Escupiré sobre vuestra tumba
Llegará una época en que el sol alumbre sólo a un mundo de hombres libres que no reconocerán otro señor que su razón y en que los tiranos y los esclavos, y los sacerdotes y sus instrumentos estúpidos o hipócritas no existirán sino en la historia o en la escena.
Marqués de Condorcet
El título pertenece a una novela de Boris Vian, ingeniero, existencialista, bohemio y músico, entre otras facetas. No quiero referirme hoy al contenido del libro, pues, aun cuando sea éste importante, me impulsan otros designios. Pienso en la muerte y una ilusoria pretensión de vencerla. Porque, aunque sea un destino ineludible, existen hombres que, estando circunstancialmente en el poder, aspiran a derrotarla. Son ellos quienes, alentados por seguidores, suponen que lo venidero los tendrá siempre como protagonistas. Poco interesa que, sin excepción, las estadísticas muestren la ineficacia del mando absoluto para contrarrestar el deceso. Hay una larga lista de tiranos que, creyéndose superiores al resto, fueron abatidos por una enfermedad incansable o el paso del tiempo.
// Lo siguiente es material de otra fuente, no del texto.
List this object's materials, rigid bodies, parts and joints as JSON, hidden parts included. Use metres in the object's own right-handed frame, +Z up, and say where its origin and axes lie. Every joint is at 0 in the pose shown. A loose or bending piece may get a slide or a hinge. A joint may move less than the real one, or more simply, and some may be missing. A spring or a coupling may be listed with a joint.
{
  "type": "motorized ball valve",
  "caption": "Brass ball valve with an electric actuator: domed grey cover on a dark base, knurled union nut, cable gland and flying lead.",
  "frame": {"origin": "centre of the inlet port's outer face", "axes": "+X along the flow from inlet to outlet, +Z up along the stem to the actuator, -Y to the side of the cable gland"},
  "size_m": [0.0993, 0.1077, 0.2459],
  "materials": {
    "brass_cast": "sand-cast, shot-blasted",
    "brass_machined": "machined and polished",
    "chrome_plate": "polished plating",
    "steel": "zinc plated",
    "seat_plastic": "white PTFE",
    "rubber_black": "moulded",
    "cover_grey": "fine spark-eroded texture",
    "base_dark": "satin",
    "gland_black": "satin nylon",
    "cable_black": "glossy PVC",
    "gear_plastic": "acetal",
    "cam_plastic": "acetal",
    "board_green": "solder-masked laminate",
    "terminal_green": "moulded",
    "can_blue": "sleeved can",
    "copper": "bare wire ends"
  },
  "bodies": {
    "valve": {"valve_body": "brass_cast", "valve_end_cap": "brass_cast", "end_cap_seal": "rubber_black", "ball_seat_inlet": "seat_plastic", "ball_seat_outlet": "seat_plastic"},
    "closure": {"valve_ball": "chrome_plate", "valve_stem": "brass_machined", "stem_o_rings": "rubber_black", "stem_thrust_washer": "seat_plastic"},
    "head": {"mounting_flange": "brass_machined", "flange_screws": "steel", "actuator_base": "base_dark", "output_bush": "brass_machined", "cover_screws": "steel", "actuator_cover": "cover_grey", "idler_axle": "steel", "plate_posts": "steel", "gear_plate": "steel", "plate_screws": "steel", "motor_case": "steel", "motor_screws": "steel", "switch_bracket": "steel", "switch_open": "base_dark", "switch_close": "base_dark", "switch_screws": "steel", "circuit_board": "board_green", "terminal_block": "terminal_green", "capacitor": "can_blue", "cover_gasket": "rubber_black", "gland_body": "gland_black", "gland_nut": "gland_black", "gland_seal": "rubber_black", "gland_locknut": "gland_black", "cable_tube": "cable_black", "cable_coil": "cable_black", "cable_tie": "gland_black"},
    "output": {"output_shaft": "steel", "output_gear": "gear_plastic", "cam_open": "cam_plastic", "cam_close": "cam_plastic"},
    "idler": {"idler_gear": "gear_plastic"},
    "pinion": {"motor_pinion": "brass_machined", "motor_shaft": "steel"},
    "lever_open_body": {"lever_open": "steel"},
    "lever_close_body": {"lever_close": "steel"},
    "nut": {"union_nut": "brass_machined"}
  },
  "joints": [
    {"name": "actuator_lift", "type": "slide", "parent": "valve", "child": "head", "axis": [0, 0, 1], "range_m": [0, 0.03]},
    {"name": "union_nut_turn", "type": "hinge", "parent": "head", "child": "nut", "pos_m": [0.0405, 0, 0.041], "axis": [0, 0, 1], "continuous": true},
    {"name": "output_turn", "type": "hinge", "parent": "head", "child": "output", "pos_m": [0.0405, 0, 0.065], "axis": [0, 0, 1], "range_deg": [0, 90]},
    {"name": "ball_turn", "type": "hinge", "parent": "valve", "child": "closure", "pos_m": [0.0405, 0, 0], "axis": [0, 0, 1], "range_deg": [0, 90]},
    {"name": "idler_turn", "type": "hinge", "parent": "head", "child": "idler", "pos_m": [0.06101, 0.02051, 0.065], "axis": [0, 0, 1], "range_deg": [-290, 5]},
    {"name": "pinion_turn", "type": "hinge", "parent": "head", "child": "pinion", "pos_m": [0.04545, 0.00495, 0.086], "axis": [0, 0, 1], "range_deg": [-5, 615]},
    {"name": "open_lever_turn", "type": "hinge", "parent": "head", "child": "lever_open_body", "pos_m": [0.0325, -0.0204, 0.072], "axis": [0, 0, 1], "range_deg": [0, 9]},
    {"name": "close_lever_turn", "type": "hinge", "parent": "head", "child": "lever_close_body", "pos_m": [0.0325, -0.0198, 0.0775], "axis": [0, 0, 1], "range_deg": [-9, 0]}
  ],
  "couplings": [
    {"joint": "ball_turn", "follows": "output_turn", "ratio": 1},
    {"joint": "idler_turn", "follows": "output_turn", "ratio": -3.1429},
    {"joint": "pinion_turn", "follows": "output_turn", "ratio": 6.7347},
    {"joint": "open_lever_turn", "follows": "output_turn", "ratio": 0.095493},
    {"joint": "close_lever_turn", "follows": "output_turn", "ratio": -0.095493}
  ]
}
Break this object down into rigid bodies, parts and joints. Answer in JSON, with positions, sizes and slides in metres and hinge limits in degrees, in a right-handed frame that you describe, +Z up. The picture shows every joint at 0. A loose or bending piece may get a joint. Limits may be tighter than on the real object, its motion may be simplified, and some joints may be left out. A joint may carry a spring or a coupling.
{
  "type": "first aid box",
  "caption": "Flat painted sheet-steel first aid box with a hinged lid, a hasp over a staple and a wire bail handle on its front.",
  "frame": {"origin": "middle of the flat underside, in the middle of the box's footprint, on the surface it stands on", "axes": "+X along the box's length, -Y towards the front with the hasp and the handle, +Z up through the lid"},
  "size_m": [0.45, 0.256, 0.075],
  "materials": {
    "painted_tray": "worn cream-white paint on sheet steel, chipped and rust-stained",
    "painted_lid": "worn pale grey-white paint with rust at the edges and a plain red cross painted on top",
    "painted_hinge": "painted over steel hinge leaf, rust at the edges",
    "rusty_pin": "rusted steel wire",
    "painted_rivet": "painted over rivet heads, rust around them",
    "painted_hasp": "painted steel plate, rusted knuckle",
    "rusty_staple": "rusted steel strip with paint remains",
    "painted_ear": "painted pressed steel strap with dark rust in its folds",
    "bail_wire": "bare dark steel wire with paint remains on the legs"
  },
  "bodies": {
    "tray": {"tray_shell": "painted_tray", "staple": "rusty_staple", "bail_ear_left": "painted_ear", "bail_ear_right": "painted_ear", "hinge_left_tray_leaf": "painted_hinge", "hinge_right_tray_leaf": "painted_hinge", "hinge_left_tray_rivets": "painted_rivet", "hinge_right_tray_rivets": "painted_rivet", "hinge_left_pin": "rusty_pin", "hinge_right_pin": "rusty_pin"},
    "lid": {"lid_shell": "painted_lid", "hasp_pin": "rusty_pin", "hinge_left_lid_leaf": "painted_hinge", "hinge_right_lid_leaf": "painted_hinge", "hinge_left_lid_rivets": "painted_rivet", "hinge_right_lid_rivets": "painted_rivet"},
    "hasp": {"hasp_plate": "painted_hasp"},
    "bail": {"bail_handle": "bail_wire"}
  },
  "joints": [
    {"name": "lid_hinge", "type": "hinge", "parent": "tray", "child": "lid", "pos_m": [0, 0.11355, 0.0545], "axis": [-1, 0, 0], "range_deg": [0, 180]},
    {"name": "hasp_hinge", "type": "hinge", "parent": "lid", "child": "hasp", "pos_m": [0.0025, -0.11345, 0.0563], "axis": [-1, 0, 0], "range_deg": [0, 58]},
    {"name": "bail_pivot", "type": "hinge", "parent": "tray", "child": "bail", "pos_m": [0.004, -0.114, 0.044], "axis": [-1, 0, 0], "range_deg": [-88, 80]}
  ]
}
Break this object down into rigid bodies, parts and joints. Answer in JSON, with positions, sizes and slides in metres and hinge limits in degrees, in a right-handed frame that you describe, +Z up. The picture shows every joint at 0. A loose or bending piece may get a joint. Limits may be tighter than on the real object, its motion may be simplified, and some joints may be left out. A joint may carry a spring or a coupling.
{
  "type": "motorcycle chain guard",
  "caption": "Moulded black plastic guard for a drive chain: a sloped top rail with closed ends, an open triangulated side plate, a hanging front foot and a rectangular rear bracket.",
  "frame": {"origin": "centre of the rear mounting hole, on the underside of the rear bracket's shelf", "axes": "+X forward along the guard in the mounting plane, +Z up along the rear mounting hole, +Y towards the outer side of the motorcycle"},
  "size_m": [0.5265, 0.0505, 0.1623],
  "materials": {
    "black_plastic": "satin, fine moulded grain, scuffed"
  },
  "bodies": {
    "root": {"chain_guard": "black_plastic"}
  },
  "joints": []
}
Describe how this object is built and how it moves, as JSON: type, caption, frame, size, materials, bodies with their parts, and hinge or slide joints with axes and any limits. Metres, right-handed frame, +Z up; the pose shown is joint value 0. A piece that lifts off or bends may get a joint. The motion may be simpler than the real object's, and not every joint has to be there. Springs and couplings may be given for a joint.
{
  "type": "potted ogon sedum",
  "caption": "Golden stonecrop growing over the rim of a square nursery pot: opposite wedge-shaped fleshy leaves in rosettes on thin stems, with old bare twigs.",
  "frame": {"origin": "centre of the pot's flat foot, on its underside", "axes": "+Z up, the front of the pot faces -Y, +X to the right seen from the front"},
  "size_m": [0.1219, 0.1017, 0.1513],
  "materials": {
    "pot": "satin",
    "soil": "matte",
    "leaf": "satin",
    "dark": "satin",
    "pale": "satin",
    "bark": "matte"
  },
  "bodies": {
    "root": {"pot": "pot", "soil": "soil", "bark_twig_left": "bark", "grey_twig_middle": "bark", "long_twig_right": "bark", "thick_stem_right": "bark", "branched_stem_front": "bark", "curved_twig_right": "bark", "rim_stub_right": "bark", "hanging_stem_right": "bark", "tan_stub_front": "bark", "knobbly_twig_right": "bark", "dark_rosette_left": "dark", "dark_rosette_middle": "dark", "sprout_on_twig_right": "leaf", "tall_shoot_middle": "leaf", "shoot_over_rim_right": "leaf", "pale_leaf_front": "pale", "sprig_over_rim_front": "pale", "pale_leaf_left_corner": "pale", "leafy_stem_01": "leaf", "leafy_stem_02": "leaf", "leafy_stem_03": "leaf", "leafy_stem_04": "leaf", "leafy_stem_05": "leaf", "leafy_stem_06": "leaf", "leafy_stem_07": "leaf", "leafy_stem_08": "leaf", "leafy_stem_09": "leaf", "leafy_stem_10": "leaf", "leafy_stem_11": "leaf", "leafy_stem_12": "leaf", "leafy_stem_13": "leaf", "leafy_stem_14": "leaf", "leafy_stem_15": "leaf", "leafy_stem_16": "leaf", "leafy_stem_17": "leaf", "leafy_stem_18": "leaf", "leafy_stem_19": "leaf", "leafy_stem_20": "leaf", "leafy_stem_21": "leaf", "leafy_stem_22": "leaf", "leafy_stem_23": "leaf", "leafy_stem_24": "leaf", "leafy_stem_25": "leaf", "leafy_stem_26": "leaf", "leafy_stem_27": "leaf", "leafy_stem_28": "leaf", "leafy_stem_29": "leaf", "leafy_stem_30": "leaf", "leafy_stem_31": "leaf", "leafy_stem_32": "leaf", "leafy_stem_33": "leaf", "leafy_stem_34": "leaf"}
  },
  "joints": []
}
Aunque Juan Evo Morales Ayma pueda pensar lo contrario, él morirá como todos nosotros. Es indistinto que sus discursos evidencien el anhelo de gobernar Bolivia por décadas, siglos o milenios. Si accediéramos a creer un mito lanzado por García Linera, aceptaríamos que el jefe máximo del MAS nació en una cuna de cóndores, siendo convocado por el destino para regir este país. Ave suprema y todo, sin embargo, la situación se mantendría inalterable respecto a sus días en este mundo. No sirven de consuelo las resurrecciones, porque su cosmovisión es incompatible con éstas, ni los conjuros que santones caribeños podrían efectuar. Fidel Castro y Hugo Chávez son ejemplos de los límites que tienen esos sortilegios.
Consumado el fallecimiento, llegará la hora de juzgar su vida. Reconozco que hay la posibilidad de toparse con sujetos prestos a su glorificación. Ellos elogiarán al cocalero que, crecido en un hogar con penurias, fue parlamentario y, durante largo tiempo, ejerció la primera magistratura. Resaltarán que se convirtió en un símbolo de los oprimidos, fundamentalmente del indígena, siendo el seguro acceso a días mejores. Desde luego, dejarán de lado que, más allá del discurso, su régimen perpetró abusos contra esos mismos correligionarios. Intentarán que sea un abanderado póstumo de la ecología, pese a sus inescrupulosos afanes de industrialización, porque no sólo el Imperio tendría derecho a contaminar. Pero ni siquiera el mayor esfuerzo de divinización resistirá, según espero, los embates ofrecidos por la realidad. Tendremos libros, periódicos, Internet y, no en menor lugar, memoria, medios gracias a los cuales concordaremos en lo falaz de tal relato.
Su legado para la democracia será igualmente deplorable. No se discute que haya obtenido victorias electorales. Puede haber cuestionamientos en torno a esos procesos, hasta denuncias de fraude. Lo cierto es que, con inocencia o mala fe, hubo personas dispuestas a respaldarlo en las urnas. No obstante, esa forma de gobierno exige más. Demanda que se respete la voluntad de los ciudadanos, estén o no de acuerdo con uno. Requiere asimismo que se garantice la posibilidad de disentir, resguardando los intereses minoritarios. Tanto él como sus partidarios, también mortales, dejarán una herencia que no justifica el aprecio de individuos tan autónomos cuanto críticos, reacios al sometimiento y la necedad del oportunismo. Admito que, tras la ceremonia fúnebre, me daré el trabajo de pasar por su tumba; empero, no será para dejarle flores. No esperen tampoco que tenga otra gentileza frente a las lápidas de sus ministros. Si de algo me sirve la vejez, será para darme estos gustos. Porque está claro que hicieron algo similar con mi voto.
El autor es escritor, filósofo y abogado.